* _THE TASK_
Repeat exactly the lines between and including those that contain "Write the OpenSCAD" and "bead_z = 0.8; // [0.7:0.05:0.85]". Output no other line.

####

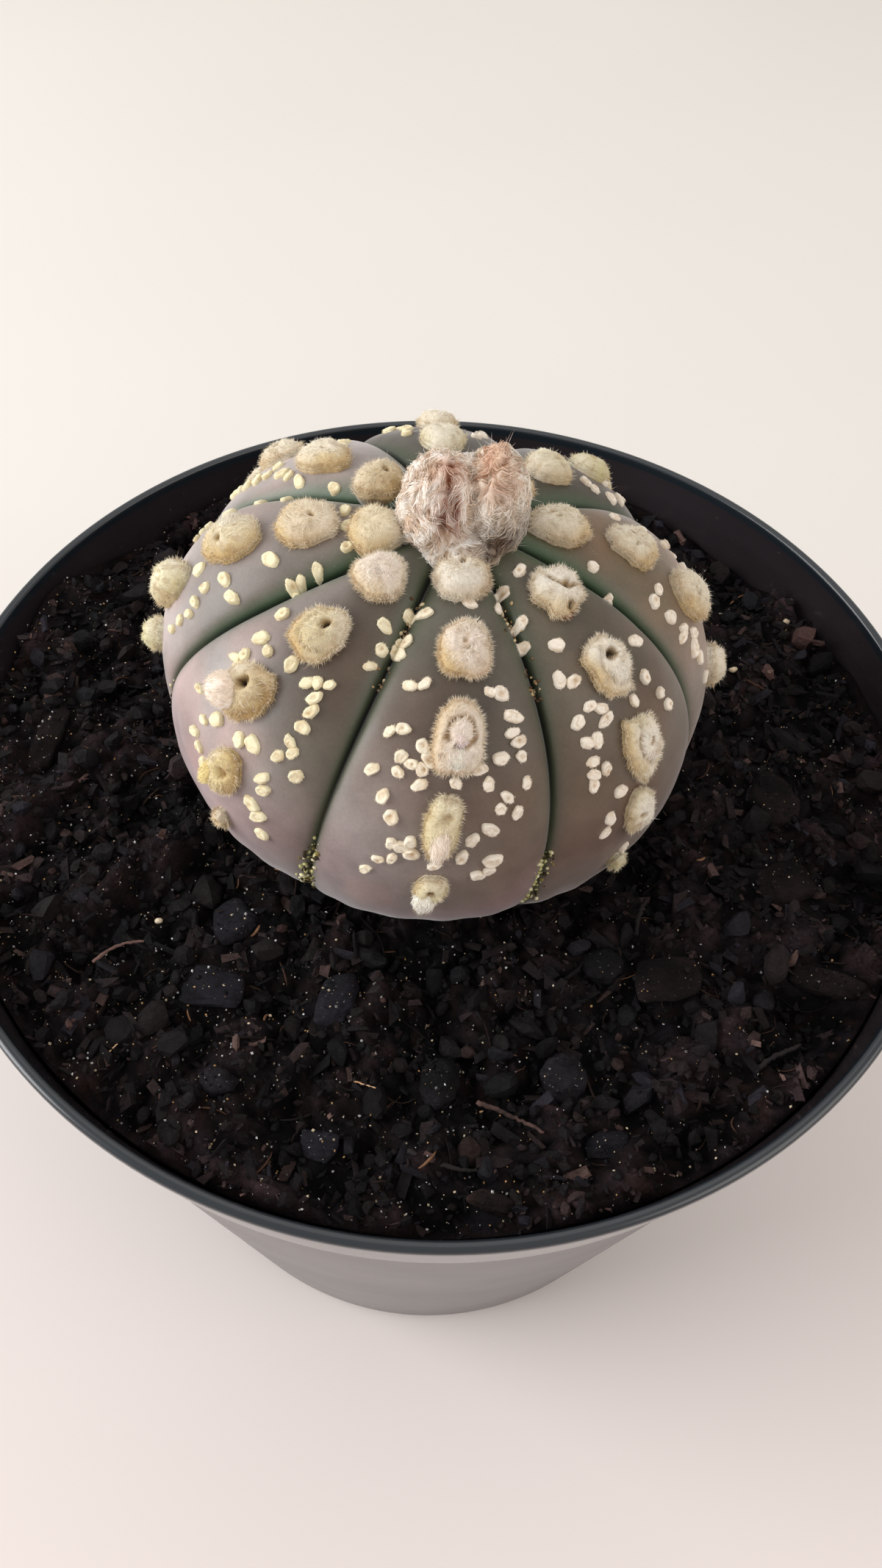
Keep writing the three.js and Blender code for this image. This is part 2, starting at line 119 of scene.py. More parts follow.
def cells(x, y, size, seed=0):
    """Distance to the nearest and second nearest scattered point, and the nearest one's own random number."""
    qx, qy = x / size, y / size
    ix, iy = np.floor(qx).astype(np.int64), np.floor(qy).astype(np.int64)
    best = np.full(x.shape, 9.0)
    second = np.full(x.shape, 9.0)
    own = np.zeros(x.shape)
    for dx in (-1, 0, 1):
        for dy in (-1, 0, 1):
            cx, cy = ix + dx, iy + dy
            px = cx + lattice(cx, cy, cx * 0, seed)
            py = cy + lattice(cx, cy, cx * 0 + 1, seed)
            d = np.hypot(qx - px, qy - py)
            r = lattice(cx, cy, cx * 0 + 2, seed)
            nearer = d < best
            second = np.where(nearer, best, np.minimum(second, d))
            own = np.where(nearer, r, own)
            best = np.where(nearer, d, best)
    return best * size, second * size, own


def locks(x, y, size, seed=0):
    """The nearest of a set of scattered places, and its own random number."""
    ix, iy = np.floor(x / size).astype(np.int64), np.floor(y / size).astype(np.int64)
    best = np.full(x.shape, 99.0)
    cx0, cy0, own = np.zeros(x.shape), np.zeros(x.shape), np.zeros(x.shape)
    for dx in (-1, 0, 1):
        for dy in (-1, 0, 1):
            cx, cy = ix + dx, iy + dy
            px = (cx + lattice(cx, cy, cx * 0, seed)) * size
            py = (cy + lattice(cx, cy, cx * 0 + 1, seed)) * size
            d = np.hypot(x - px, y - py)
            near = d < best
            cx0, cy0 = np.where(near, px, cx0), np.where(near, py, cy0)
            own = np.where(near, lattice(cx, cy, cx * 0 + 2, seed), own)
            best = np.where(near, d, best)
    return cx0, cy0, own


# ------------------------------------------------------------------ meshes
class Soup:
    """Gathers vertices, faces and a colour for each vertex, then makes one object of them."""

    def __init__(self):
        self.v, self.c, self.f3, self.f4, self.n = [], [], [], [], 0

    def add(self, verts, faces, colour):
        verts = np.asarray(verts, float).reshape(-1, 3)
        faces = np.asarray(faces, np.int64)
        colour = np.broadcast_to(np.asarray(colour, float), (len(verts), 3))
        (self.f3 if faces.shape[1] == 3 else self.f4).append(faces + self.n)
        self.v.append(verts)
        self.c.append(colour)
        self.n += len(verts)

    def also(self, faces, first):
        """More faces on vertices that are there already."""
        faces = np.asarray(faces, np.int64) + first
        (self.f3 if faces.shape[1] == 3 else self.f4).append(faces)

    def triangles(self):
        return sum(map(len, self.f3)) + 2 * sum(map(len, self.f4))

    def make(self, name, material, slot, shaded=True, replaces=()):
        v = np.concatenate(self.v) * MM
        mesh = bpy.data.meshes.new(name)
        loops, starts, at = [], [], 0
        for group, k in ((self.f3, 3), (self.f4, 4)):
            if group:
                f = np.concatenate(group)
                loops.append(f.ravel())
                starts.append(at + k * np.arange(len(f)))
                at += f.size
        loops, starts = np.concatenate(loops), np.concatenate(starts)
        mesh.vertices.add(len(v))
        mesh.vertices.foreach_set("co", v.astype(np.float32).ravel())
        mesh.loops.add(len(loops))
        mesh.loops.foreach_set("vertex_index", loops.astype(np.int32))
        mesh.polygons.add(len(starts))
        mesh.polygons.foreach_set("loop_start", starts.astype(np.int32))
        mesh.polygons.foreach_set("use_smooth", np.full(len(starts), shaded))
        mesh.update(calc_edges=True)
        c = np.ones((len(v), 4), np.float32)
        c[:, :3] = np.clip(np.concatenate(self.c), 0, 1)
        mesh.attributes.new("tint", "FLOAT_COLOR", "POINT").data.foreach_set("color", c.ravel())
        mesh.materials.append(material)
        obj = bpy.data.objects.new(name, mesh)
        bpy.context.scene.collection.objects.link(obj)
        bpy.context.view_layer.update()
        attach(obj, "root")
        if replaces:
            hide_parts(*replaces)
        return obj


def grid_faces(rows, cols, around=True):
    """Quads of a grid of points, row after row, with columns running round and normals out when rows run down and columns run anticlockwise."""
    i, j = np.meshgrid(np.arange(rows - 1), np.arange(cols if around else cols - 1), indexing="ij")
    i, j = i.ravel(), j.ravel()
    k = (j + 1) % cols
    return np.stack([i * cols + j, (i + 1) * cols + j, (i + 1) * cols + k, i * cols + k], 1)


def fan_faces(centre, first, cols, up=True):
    j = np.arange(cols)
    k = (j + 1) % cols
    a, b = (first + j, first + k) if up else (first + k, first + j)
    return np.stack([np.full(cols, centre), a, b], 1)


_balls = {}


def ball(level):
    """Vertices and triangles of an icosphere."""
    if level not in _balls:
        bm = bmesh.new()
        bmesh.ops.create_icosphere(bm, subdivisions=level, radius=1)
        v = np.array([x.co for x in bm.verts])
        f = np.array([[x.index for x in y.verts] for y in bm.faces])
        bm.free()
        _balls[level] = (unit(v), f)
    return _balls[level]


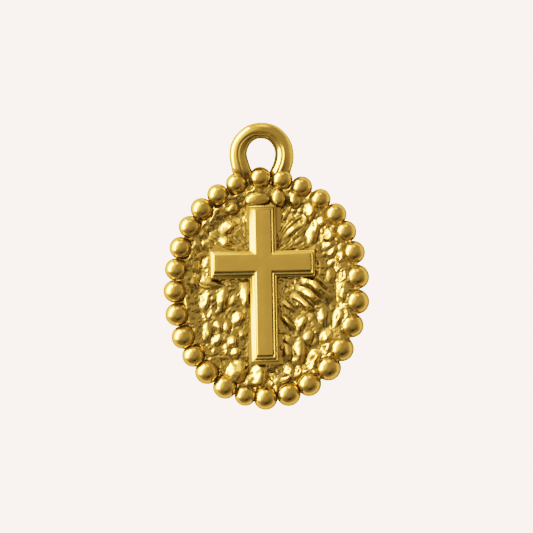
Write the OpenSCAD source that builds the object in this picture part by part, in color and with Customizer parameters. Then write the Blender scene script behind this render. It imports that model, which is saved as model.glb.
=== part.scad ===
// Oval cross medallion charm, cast in one piece, lying on its back.
// The origin is on the flat back under the middle of the oval, +Y towards the bail, +Z the face.

/* [Medallion] */
// Width of the medallion across its rim of beads
rim_w = 14.75; // [14:0.05:16]
// Height of the medallion across its rim of beads
rim_h = 17.35; // [16.5:0.05:18]
// Thickness of the flat plate that carries everything
plate_t = 0.9; // [0.8:0.05:1.1]

/* [Beads] */
// Radius of a bead whose size in the BEADS table is 100
bead_r = 0.83; // [0.8:0.01:0.85]
// Height of the beads' centres above the flat back
bead_z = 0.8; // [0.7:0.05:0.85]

/* [Cross] */
// Height of the cross, foot to head
cross_h = 11.1; // [9:0.1:11.5]
// Length of the cross's arms, tip to tip
cross_w = 7.3; // [6:0.1:7.6]
// Width of the upright and of the arms
cross_bar = 1.75; // [1.5:0.05:2]
// Height of the flat face of the cross above the back
cross_z = 1.95; // [1.8:0.05:2.2]
// Lean of the cross to the left, in degrees
cross_lean = 1; // [0:0.5:3]

/* [Bail] */
// Radius of the hole that takes a jump ring
eye_r = 1; // [0.98:0.01:1.02]
// Outer radius of the bail's ring
bail_r = 2.29; // [2.2:0.01:2.4]
// Thickness of the bail's round wire
bail_wire = 1.42; // [1.4:0.02:1.5]

/* [Ground] */
// Height of the lumpy ground's hollows above the plate
ground_low = 0.06; // [0:0.01:0.1]
// Height of the tallest lumps above the hollows
ground_lift = 0.5; // [0.3:0.05:0.6]

/* [Hidden] */
GOLD = "goldenrod";

// Smooth round surfaces
$fn = 64;

// Depth by which one form is sunk into the next where they are fused
sink = 0.4;

// Beads clockwise from the one left of the top, charted by eye, one row each:
// [x, y, size in hundredths of bead_r]
BEADS = [
    [-0.46, 7.91, 96], [1.09, 7.78, 94], [2.5, 7.27, 92], [3.83, 6.38, 91], [4.91, 5.31, 97], [5.62, 4.08, 97],
    [6.19, 2.6, 101], [6.44, 0.86, 107], [6.44, -0.91, 108], [6.05, -2.59, 107], [5.33, -4.26, 110],
    [4.4, -5.63, 111], [3.03, -6.76, 107], [1.57, -7.48, 106], [-0.06, -7.77, 106], [-1.51, -7.57, 93],
    [-2.95, -6.98, 105], [-4.24, -5.93, 104], [-5.2, -4.76, 98], [-5.92, -3.44, 103], [-6.38, -1.82, 101],
    [-6.53, -0.17, 100], [-6.45, 1.39, 98], [-6.12, 2.92, 97], [-5.47, 4.42, 96], [-4.62, 5.69, 97],
    [-3.46, 6.7, 94], [-2.15, 7.49, 91]
];
// Width and height of the medallion at which the beads are charted
CHARTED = [14.75, 17.35];
// How far the plate's edge lies inside the rim's outline
plate_in = 0.71;

// Middle of the cross's crossing, from the middle of the oval
CROSS_AT = [-0.31, 1.84];
// Height of the crossing's middle above the foot, as a share of the cross's height
cross_rise = 0.635;
// Bevel widths of the cross: left, right, top and bottom sides
BEVEL = [0.48, 0.26, 0.33, 0.4];
// Height of the bevels
bevel_t = 0.3;
// Low step round the foot of the cross: how far it stands out left, right, top and bottom
STEP_OUT = [0.22, 0.5, 0.3, 0.3];
// Height of the step above the plate
step_t = 0.28;

// Middle of the bail's hole, and middle of the ring's outside, from the middle of the oval
EYE_AT = [-0.38, 9.66];
BAIL_AT = [-0.35, 9.58];
// How much of the wire's underside is cut off flat
bail_flat = 0.03;
// Height of the wire's middle above the back
bail_z = bail_wire / 2 - bail_flat;
// Radius of the worn notch under the hole, and the distance of its middle below the hole's
notch_r = 0.68;
notch_drop = 0.8;
// The two roots that carry the ring: radius, how far they lie inside the wire's outer side,
// how far below the ring's middle they start, and where they end above the middle of the oval
root_r = 0.58;
root_inset = 0.14;
root_start = 0.3;
root_end = 7.3;

// How far a cutting shape runs past what it cuts
past = 1;

// How far the lumpy ground's edge lies inside the rim's outline, and its half axes
ground_in = 1.5;
GROUND = [rim_w / 2 - ground_in, rim_h / 2 - ground_in];
// Cells of the ground's surface across and along
CELLS = [50, 60];

// Lumps of the hammered ground, charted by eye, one row each:
// [x, y, half length, half width, turn of the length from +X in degrees, height in hundredths]
LUMPS = [
    // Above the right arm
    [1.0, 6.5, 0.75, 0.5, 100, 80], [2.1, 6.3, 0.5, 0.45, 90, 70], [3.0, 5.4, 0.85, 0.4, 65, 90],
    [3.4, 3.9, 0.9, 0.42, 80, 90], [4.4, 3.5, 0.65, 0.5, 60, 80], [4.4, 2.7, 0.55, 0.45, 120, 60],
    [1.6, 4.2, 1.3, 0.3, 40, 70], [2.5, 4.6, 1.2, 0.25, 42, 50], [1.5, 5.4, 0.6, 0.4, 20, 40],
    [5.2, 2.1, 0.45, 0.4, 70, 60], [2.3, 3.2, 1.4, 0.3, 18, 40], [3.85, 4.9, 0.4, 0.35, 60, 60],
    [4.45, 1.95, 0.35, 0.3, 80, 60],
    // Below the right arm
    [3.6, 0.1, 1.3, 0.35, 130, 90], [2.7, -0.4, 1.1, 0.3, 145, 85], [2.1, -1.0, 0.8, 0.28, 145, 60],
    [4.6, 1.0, 0.75, 0.4, 95, 85], [5.3, -0.5, 0.55, 0.4, 65, 60], [4.0, -2.0, 0.75, 0.36, 80, 85],
    [2.4, -2.6, 0.75, 0.4, 70, 80], [3.0, -3.5, 0.55, 0.42, 110, 70], [2.2, -4.5, 0.9, 0.45, 80, 85],
    [1.6, -1.9, 0.7, 0.25, 150, 50], [5.0, -2.3, 0.6, 0.45, 70, 65], [4.3, -3.6, 0.7, 0.5, 60, 70],
    [3.3, -5.0, 0.8, 0.45, 50, 70], [1.7, -5.9, 0.6, 0.5, 110, 60], [1.5, -3.3, 0.7, 0.25, 140, 50],
    [3.2, -2.2, 0.55, 0.35, 80, 50], [1.35, -4.4, 0.8, 0.35, 85, 35], [0.85, -5.5, 0.45, 0.4, 60, 50],
    // Below the left arm
    [-1.5, -0.4, 1.05, 0.32, 92, 80], [-3.2, -0.7, 0.85, 0.42, 80, 85], [-4.5, -0.9, 0.85, 0.42, 70, 75],
    [-2.1, -2.1, 0.6, 0.5, 45, 80], [-4.3, -3.1, 0.9, 0.38, 85, 80], [-3.5, -2.6, 0.75, 0.32, 100, 65],
    [-2.9, -2.7, 0.75, 0.32, 95, 65], [-3.5, -3.9, 0.42, 0.38, 90, 70], [-2.4, -3.7, 0.5, 0.4, 110, 70],
    [-2.2, -4.6, 0.5, 0.42, 60, 60], [-2.0, -5.8, 0.75, 0.6, 60, 80], [-0.5, -6.2, 0.85, 0.55, 95, 85],
    [-5.1, 0.5, 0.7, 0.4, 80, 60], [-3.6, 0.2, 1.1, 0.35, 10, 50], [-3.9, -4.9, 0.8, 0.35, 30, 50],
    [-1.7, -3.2, 0.5, 0.4, 60, 45],
    // Above the left arm
    [-2.3, 5.6, 0.5, 0.45, 60, 80], [-3.0, 4.4, 0.8, 0.5, 40, 85], [-3.0, 3.4, 0.65, 0.35, 165, 65],
    [-4.0, 3.0, 0.7, 0.45, 150, 60], [-1.7, 3.5, 0.9, 0.3, 120, 50], [-0.9, 6.1, 0.5, 0.45, 20, 70],
    [-4.3, 4.7, 0.7, 0.35, 130, 45], [-4.9, 1.6, 0.55, 0.33, 90, 60], [-1.9, 4.7, 0.7, 0.3, 125, 50],
    [-3.15, 5.3, 0.35, 0.25, 70, 50]
];

// Middle of a bead, its row's x and y scaled with the medallion
function bead_at(row) = [row[0] * rim_w / CHARTED[0], row[1] * rim_h / CHARTED[1], bead_z];

// Points of an oval
function oval(half_w, half_h, count = 120) =
    [for (k = [0:count - 1]) [half_w * cos(360 * k / count), half_h * sin(360 * k / count)]];

// Outline of a cross that stands out past the bars by out = [left, right, top, bottom]
function cross_outline(out) =
    let (b = cross_bar / 2,
         a = cross_w / 2,
         foot = -cross_h * cross_rise,
         head = foot + cross_h)
    [[-b - out[0], foot - out[3]], [b + out[1], foot - out[3]], [b + out[1], -b - out[3]],
     [a + out[1], -b - out[3]], [a + out[1], b + out[2]], [b + out[1], b + out[2]],
     [b + out[1], head + out[2]], [-b - out[0], head + out[2]], [-b - out[0], b + out[2]],
     [-a - out[0], b + out[2]], [-a - out[0], -b - out[3]], [-b - out[0], -b - out[3]]];

// The same outline's corners as four-sided fields: foot, left arm, crossing, right arm, head
CROSS_FIELDS = [[0, 1, 2, 11], [10, 11, 8, 9], [11, 2, 5, 8], [2, 3, 4, 5], [8, 5, 6, 7]];

// Height of one lump at a point: a rounded dome on an ellipse, nothing outside it
function lump(p, row) =
    let (dx = p[0] - row[0],
         dy = p[1] - row[1],
         along = (dx * cos(row[4]) + dy * sin(row[4])) / row[2],
         across = (dy * cos(row[4]) - dx * sin(row[4])) / row[3],
         left = 1 - along * along - across * across)
    row[5] / 100 * max(0, left);

// Height of the ground at a point: the tallest lump there
function ground_z(p) = plate_t + ground_low + ground_lift * max([for (row = LUMPS) lump(p, row)]);

// A point of the ground's grid: the unit square drawn smoothly onto the oval
function ground_xy(u, v) = [GROUND[0] * u * sqrt(1 - v * v / 2), GROUND[1] * v * sqrt(1 - u * u / 2)];

module plate() {
    linear_extrude(plate_t)
        polygon(oval(rim_w / 2 - plate_in, rim_h / 2 - plate_in));
}

module beads() {
    for (row = BEADS)
        translate(bead_at(row))
            sphere(bead_r * row[2] / 100);
}

// The lumpy ground: one closed skin over the grid, with a flat underside sunk in the plate
module ground() {
    across = CELLS[0];
    along = CELLS[1];
    at = [for (j = [0:along]) for (i = [0:across]) ground_xy(2 * i / across - 1, 2 * j / along - 1)];
    top = [for (p = at) [p[0], p[1], ground_z(p)]];
    border = [
        for (i = [0:across]) i,
        for (j = [1:along]) j * (across + 1) + across,
        for (i = [1:across]) along * (across + 1) + across - i,
        for (j = [1:along - 1]) (along - j) * (across + 1)
    ];
    low = [for (k = border) [at[k][0], at[k][1], plate_t - sink]];
    n = len(border);
    first_low = len(top);
    polyhedron(
        points = concat(top, low),
        faces = [
            for (j = [0:along - 1]) for (i = [0:across - 1]) let (k = j * (across + 1) + i)
                each [[k, k + across + 1, k + across + 2], [k, k + across + 2, k + 1]],
            for (k = [0:n - 1]) let (next = (k + 1) % n)
                each [
                    [border[k], border[next], first_low + next],
                    [border[k], first_low + next, first_low + k]
                ],
            [for (k = [0:n - 1]) first_low + k]
        ]
    );
}

module cross_step() {
    linear_extrude(sink + step_t)
        polygon(cross_outline(STEP_OUT));
}

// The cross: straight sides, then bevels of four widths up to the flat face
module cross_body() {
    foot_z = plate_t + step_t - sink;
    sides = cross_outline([0, 0, 0, 0]);
    face = cross_outline(-BEVEL);
    n = len(sides);
    polyhedron(
        points = concat(
            [for (p = sides) [p[0], p[1], foot_z]],
            [for (p = sides) [p[0], p[1], cross_z - bevel_t]],
            [for (p = face) [p[0], p[1], cross_z]]
        ),
        faces = [
            each CROSS_FIELDS,
            for (ring = [0, 1]) for (k = [0:n - 1]) let (next = (k + 1) % n)
                [ring * n + k, ring * n + n + k, ring * n + n + next, ring * n + next],
            for (field = CROSS_FIELDS) [for (k = [3:-1:0]) 2 * n + field[k]]
        ]
    );
}

module cross() {
    translate([CROSS_AT[0], CROSS_AT[1], 0]) rotate(cross_lean) {
        translate([0, 0, plate_t - sink])
            cross_step();
        cross_body();
    }
}

// The bail: a ring of round wire on two roots, drilled for the jump ring
module bail() {
    difference() {
        translate([BAIL_AT[0], BAIL_AT[1], bail_z]) {
            rotate_extrude()
                translate([bail_r - bail_wire / 2, 0])
                    circle(bail_wire / 2);
            for (side = [-1, 1])
                translate([side * (bail_r - root_inset - root_r), -root_start, 0]) rotate([90, 0, 0])
                    cylinder(h = BAIL_AT[1] - root_start - root_end, r = root_r);
        }
        translate([EYE_AT[0], EYE_AT[1], -past])
            cylinder(h = bail_wire + 2 * past, r = eye_r);
        translate([EYE_AT[0], EYE_AT[1] - notch_drop, -past])
            cylinder(h = bail_wire + 2 * past, r = notch_r);
    }
}

// The whole casting, with all that reaches below the flat back cut off
module charm() {
    color(GOLD) difference() {
        union() {
            plate();
            ground();
            beads();
            cross();
            bail();
        }
        translate([-rim_w, -rim_h, -past])
            cube([2 * rim_w, 2 * rim_h, past]);
    }
}

charm();
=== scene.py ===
"""Cross medallion charm: an oval medallion cast in one piece, dressed as polished yellow gold plate.

The frame is the row frame: the origin on the flat back under the middle of the oval, +Y towards the bail
and +Z out of the face. Sizes are in millimetres until a mesh, lamp or camera is made, and MM turns them
into metres.
"""
import bpy
import numpy as np
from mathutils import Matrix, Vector


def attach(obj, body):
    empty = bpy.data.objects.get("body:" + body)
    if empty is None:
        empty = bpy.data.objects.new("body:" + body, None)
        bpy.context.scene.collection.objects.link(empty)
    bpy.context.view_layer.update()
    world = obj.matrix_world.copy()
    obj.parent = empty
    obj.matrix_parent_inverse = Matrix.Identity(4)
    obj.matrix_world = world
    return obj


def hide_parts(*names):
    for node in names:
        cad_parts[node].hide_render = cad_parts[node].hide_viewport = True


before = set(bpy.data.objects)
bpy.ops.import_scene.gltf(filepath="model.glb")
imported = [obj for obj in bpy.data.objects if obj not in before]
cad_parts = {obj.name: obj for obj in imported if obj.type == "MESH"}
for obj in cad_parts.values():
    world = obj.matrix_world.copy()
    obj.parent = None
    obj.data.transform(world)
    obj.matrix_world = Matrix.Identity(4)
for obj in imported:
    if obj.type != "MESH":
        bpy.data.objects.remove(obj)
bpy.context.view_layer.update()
MM = 0.001


# Copy stand
# The charm lies on its back on a pale satin card, and the camera looks straight down on it from 30 cm with
# a long lens. To the camera the card is a copy stand's bright, even ground, and to the gold it is a card in
# soft light.

# Where the camera looks, how wide it sees at the height FOCUS_Z, and its own height
VIEW_AT = (0.0, 1.597)
VIEW_WIDTH = 37.99
VIEW_FROM = 300.0
FOCUS_Z = 0.9
SENSOR = 36.0
CARD_COLOUR = "#F8F3F0"
CARD_SIDE = 3000.0
# How far the card lies under the charm's back, so that the two faces stay apart
CARD_BELOW = 0.01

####

* _EXPECTED OUTPUT_
Write the OpenSCAD source that builds the object in this picture part by part, in color and with Customizer parameters. Then write the Blender scene script behind this render. It imports that model, which is saved as model.glb.
=== part.scad ===
// Oval cross medallion charm, cast in one piece, lying on its back.
// The origin is on the flat back under the middle of the oval, +Y towards the bail, +Z the face.

/* [Medallion] */
// Width of the medallion across its rim of beads
rim_w = 14.75; // [14:0.05:16]
// Height of the medallion across its rim of beads
rim_h = 17.35; // [16.5:0.05:18]
// Thickness of the flat plate that carries everything
plate_t = 0.9; // [0.8:0.05:1.1]

/* [Beads] */
// Radius of a bead whose size in the BEADS table is 100
bead_r = 0.83; // [0.8:0.01:0.85]
// Height of the beads' centres above the flat back
bead_z = 0.8; // [0.7:0.05:0.85]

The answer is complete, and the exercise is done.